YOUR OBJECTIVE |
Repeat each record below exactly as given.

EXERCISE INPUTS |
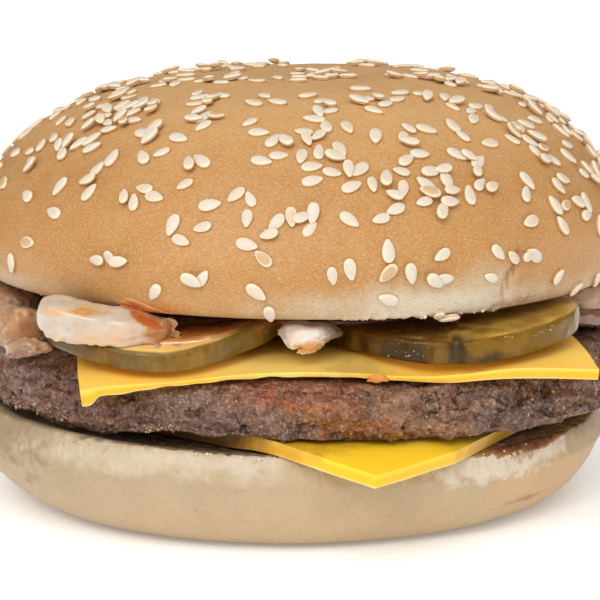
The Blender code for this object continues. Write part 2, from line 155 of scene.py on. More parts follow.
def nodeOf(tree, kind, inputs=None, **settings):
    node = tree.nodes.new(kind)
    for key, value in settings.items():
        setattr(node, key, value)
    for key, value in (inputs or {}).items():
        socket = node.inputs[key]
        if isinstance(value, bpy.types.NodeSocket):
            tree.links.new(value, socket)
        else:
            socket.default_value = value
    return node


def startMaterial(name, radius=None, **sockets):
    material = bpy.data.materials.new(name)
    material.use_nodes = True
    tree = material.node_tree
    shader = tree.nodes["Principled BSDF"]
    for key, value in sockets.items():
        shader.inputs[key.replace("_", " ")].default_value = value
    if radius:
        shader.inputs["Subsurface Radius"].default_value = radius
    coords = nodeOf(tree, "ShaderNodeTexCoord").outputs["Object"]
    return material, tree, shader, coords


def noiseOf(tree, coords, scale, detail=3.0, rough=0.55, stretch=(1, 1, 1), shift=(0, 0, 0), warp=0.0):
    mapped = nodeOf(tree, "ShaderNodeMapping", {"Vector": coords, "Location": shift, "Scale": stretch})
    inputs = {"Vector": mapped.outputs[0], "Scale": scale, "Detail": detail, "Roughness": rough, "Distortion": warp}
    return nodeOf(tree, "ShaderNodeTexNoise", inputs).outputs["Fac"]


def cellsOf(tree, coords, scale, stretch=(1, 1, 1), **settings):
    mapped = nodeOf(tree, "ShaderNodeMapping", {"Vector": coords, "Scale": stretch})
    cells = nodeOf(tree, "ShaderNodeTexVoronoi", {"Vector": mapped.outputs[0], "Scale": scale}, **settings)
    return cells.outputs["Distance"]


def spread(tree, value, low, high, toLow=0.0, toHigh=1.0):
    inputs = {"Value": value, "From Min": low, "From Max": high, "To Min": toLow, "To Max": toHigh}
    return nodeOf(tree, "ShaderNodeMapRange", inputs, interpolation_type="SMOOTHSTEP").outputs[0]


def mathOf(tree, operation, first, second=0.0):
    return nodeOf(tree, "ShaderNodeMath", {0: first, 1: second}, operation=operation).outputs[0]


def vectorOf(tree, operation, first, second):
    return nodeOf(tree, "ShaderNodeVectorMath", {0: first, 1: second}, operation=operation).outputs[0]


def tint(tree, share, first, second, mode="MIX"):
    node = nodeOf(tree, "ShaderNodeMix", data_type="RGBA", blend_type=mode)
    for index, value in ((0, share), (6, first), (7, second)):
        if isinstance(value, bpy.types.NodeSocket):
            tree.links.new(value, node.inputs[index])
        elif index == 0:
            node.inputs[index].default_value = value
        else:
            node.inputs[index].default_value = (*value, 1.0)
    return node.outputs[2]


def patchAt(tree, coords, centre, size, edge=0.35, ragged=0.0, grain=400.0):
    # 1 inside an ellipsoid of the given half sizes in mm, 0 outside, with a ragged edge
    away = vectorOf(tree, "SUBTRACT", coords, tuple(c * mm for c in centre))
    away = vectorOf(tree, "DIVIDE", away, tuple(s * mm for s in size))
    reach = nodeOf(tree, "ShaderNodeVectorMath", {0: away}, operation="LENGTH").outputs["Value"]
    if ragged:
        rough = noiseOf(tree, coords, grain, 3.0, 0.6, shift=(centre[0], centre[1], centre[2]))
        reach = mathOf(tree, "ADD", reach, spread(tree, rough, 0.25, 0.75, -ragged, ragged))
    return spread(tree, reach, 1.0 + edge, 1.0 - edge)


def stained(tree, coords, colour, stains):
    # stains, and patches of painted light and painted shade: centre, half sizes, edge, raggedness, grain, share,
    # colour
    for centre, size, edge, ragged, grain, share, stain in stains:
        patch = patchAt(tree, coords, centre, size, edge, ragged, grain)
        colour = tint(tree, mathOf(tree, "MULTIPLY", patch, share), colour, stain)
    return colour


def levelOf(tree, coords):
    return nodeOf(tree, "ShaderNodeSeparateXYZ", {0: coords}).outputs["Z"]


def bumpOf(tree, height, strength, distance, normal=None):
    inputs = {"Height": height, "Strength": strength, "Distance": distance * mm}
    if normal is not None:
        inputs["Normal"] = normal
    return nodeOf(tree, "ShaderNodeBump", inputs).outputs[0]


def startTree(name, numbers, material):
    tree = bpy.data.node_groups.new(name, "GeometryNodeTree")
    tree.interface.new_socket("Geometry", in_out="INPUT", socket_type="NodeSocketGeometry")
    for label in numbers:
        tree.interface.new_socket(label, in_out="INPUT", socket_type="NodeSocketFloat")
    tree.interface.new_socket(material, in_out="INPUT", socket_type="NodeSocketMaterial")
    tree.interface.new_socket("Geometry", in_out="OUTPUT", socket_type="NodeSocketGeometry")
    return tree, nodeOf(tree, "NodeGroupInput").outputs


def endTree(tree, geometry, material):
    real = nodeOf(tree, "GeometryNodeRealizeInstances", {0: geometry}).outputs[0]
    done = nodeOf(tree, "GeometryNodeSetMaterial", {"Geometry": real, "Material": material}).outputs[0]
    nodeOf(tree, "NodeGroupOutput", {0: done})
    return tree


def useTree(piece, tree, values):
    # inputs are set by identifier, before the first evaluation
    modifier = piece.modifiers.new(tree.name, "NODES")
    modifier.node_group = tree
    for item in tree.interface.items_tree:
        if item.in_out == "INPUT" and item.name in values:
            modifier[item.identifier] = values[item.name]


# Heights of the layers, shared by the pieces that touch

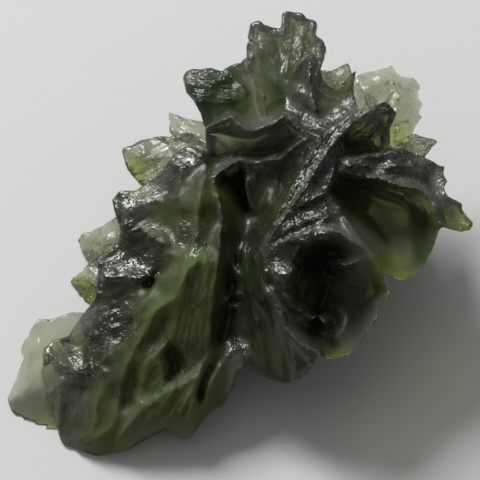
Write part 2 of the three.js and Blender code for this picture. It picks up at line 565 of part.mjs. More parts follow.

WRITTEN SOLUTION |
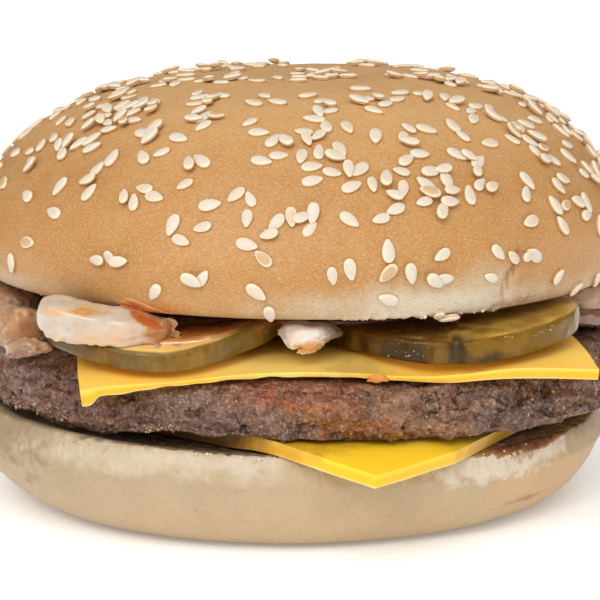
The Blender code for this object continues. Write part 2, from line 155 of scene.py on. More parts follow.
def nodeOf(tree, kind, inputs=None, **settings):
    node = tree.nodes.new(kind)
    for key, value in settings.items():
        setattr(node, key, value)
    for key, value in (inputs or {}).items():
        socket = node.inputs[key]
        if isinstance(value, bpy.types.NodeSocket):
            tree.links.new(value, socket)
        else:
            socket.default_value = value
    return node


def startMaterial(name, radius=None, **sockets):
    material = bpy.data.materials.new(name)
    material.use_nodes = True
    tree = material.node_tree
    shader = tree.nodes["Principled BSDF"]
    for key, value in sockets.items():
        shader.inputs[key.replace("_", " ")].default_value = value
    if radius:
        shader.inputs["Subsurface Radius"].default_value = radius
    coords = nodeOf(tree, "ShaderNodeTexCoord").outputs["Object"]
    return material, tree, shader, coords


def noiseOf(tree, coords, scale, detail=3.0, rough=0.55, stretch=(1, 1, 1), shift=(0, 0, 0), warp=0.0):
    mapped = nodeOf(tree, "ShaderNodeMapping", {"Vector": coords, "Location": shift, "Scale": stretch})
    inputs = {"Vector": mapped.outputs[0], "Scale": scale, "Detail": detail, "Roughness": rough, "Distortion": warp}
    return nodeOf(tree, "ShaderNodeTexNoise", inputs).outputs["Fac"]


def cellsOf(tree, coords, scale, stretch=(1, 1, 1), **settings):
    mapped = nodeOf(tree, "ShaderNodeMapping", {"Vector": coords, "Scale": stretch})
    cells = nodeOf(tree, "ShaderNodeTexVoronoi", {"Vector": mapped.outputs[0], "Scale": scale}, **settings)
    return cells.outputs["Distance"]


def spread(tree, value, low, high, toLow=0.0, toHigh=1.0):
    inputs = {"Value": value, "From Min": low, "From Max": high, "To Min": toLow, "To Max": toHigh}
    return nodeOf(tree, "ShaderNodeMapRange", inputs, interpolation_type="SMOOTHSTEP").outputs[0]


def mathOf(tree, operation, first, second=0.0):
    return nodeOf(tree, "ShaderNodeMath", {0: first, 1: second}, operation=operation).outputs[0]


def vectorOf(tree, operation, first, second):
    return nodeOf(tree, "ShaderNodeVectorMath", {0: first, 1: second}, operation=operation).outputs[0]


def tint(tree, share, first, second, mode="MIX"):
    node = nodeOf(tree, "ShaderNodeMix", data_type="RGBA", blend_type=mode)
    for index, value in ((0, share), (6, first), (7, second)):
        if isinstance(value, bpy.types.NodeSocket):
            tree.links.new(value, node.inputs[index])
        elif index == 0:
            node.inputs[index].default_value = value
        else:
            node.inputs[index].default_value = (*value, 1.0)
    return node.outputs[2]


def patchAt(tree, coords, centre, size, edge=0.35, ragged=0.0, grain=400.0):
    # 1 inside an ellipsoid of the given half sizes in mm, 0 outside, with a ragged edge
    away = vectorOf(tree, "SUBTRACT", coords, tuple(c * mm for c in centre))
    away = vectorOf(tree, "DIVIDE", away, tuple(s * mm for s in size))
    reach = nodeOf(tree, "ShaderNodeVectorMath", {0: away}, operation="LENGTH").outputs["Value"]
    if ragged:
        rough = noiseOf(tree, coords, grain, 3.0, 0.6, shift=(centre[0], centre[1], centre[2]))
        reach = mathOf(tree, "ADD", reach, spread(tree, rough, 0.25, 0.75, -ragged, ragged))
    return spread(tree, reach, 1.0 + edge, 1.0 - edge)


def stained(tree, coords, colour, stains):
    # stains, and patches of painted light and painted shade: centre, half sizes, edge, raggedness, grain, share,
    # colour
    for centre, size, edge, ragged, grain, share, stain in stains:
        patch = patchAt(tree, coords, centre, size, edge, ragged, grain)
        colour = tint(tree, mathOf(tree, "MULTIPLY", patch, share), colour, stain)
    return colour


def levelOf(tree, coords):
    return nodeOf(tree, "ShaderNodeSeparateXYZ", {0: coords}).outputs["Z"]


def bumpOf(tree, height, strength, distance, normal=None):
    inputs = {"Height": height, "Strength": strength, "Distance": distance * mm}
    if normal is not None:
        inputs["Normal"] = normal
    return nodeOf(tree, "ShaderNodeBump", inputs).outputs[0]


def startTree(name, numbers, material):
    tree = bpy.data.node_groups.new(name, "GeometryNodeTree")
    tree.interface.new_socket("Geometry", in_out="INPUT", socket_type="NodeSocketGeometry")
    for label in numbers:
        tree.interface.new_socket(label, in_out="INPUT", socket_type="NodeSocketFloat")
    tree.interface.new_socket(material, in_out="INPUT", socket_type="NodeSocketMaterial")
    tree.interface.new_socket("Geometry", in_out="OUTPUT", socket_type="NodeSocketGeometry")
    return tree, nodeOf(tree, "NodeGroupInput").outputs


def endTree(tree, geometry, material):
    real = nodeOf(tree, "GeometryNodeRealizeInstances", {0: geometry}).outputs[0]
    done = nodeOf(tree, "GeometryNodeSetMaterial", {"Geometry": real, "Material": material}).outputs[0]
    nodeOf(tree, "NodeGroupOutput", {0: done})
    return tree


def useTree(piece, tree, values):
    # inputs are set by identifier, before the first evaluation
    modifier = piece.modifiers.new(tree.name, "NODES")
    modifier.node_group = tree
    for item in tree.interface.items_tree:
        if item.in_out == "INPUT" and item.name in values:
            modifier[item.identifier] = values[item.name]


# Heights of the layers, shared by the pieces that touch

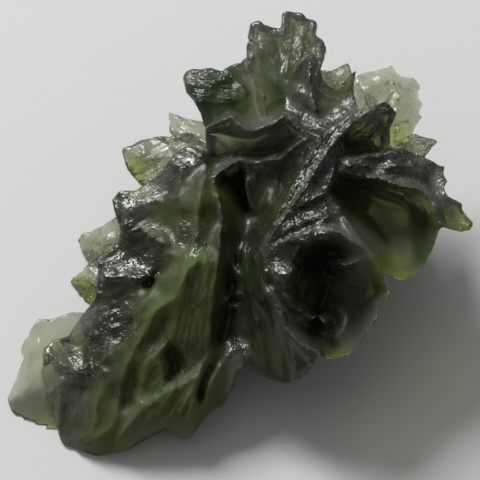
Write part 2 of the three.js and Blender code for this picture. It picks up at line 565 of part.mjs. More parts follow.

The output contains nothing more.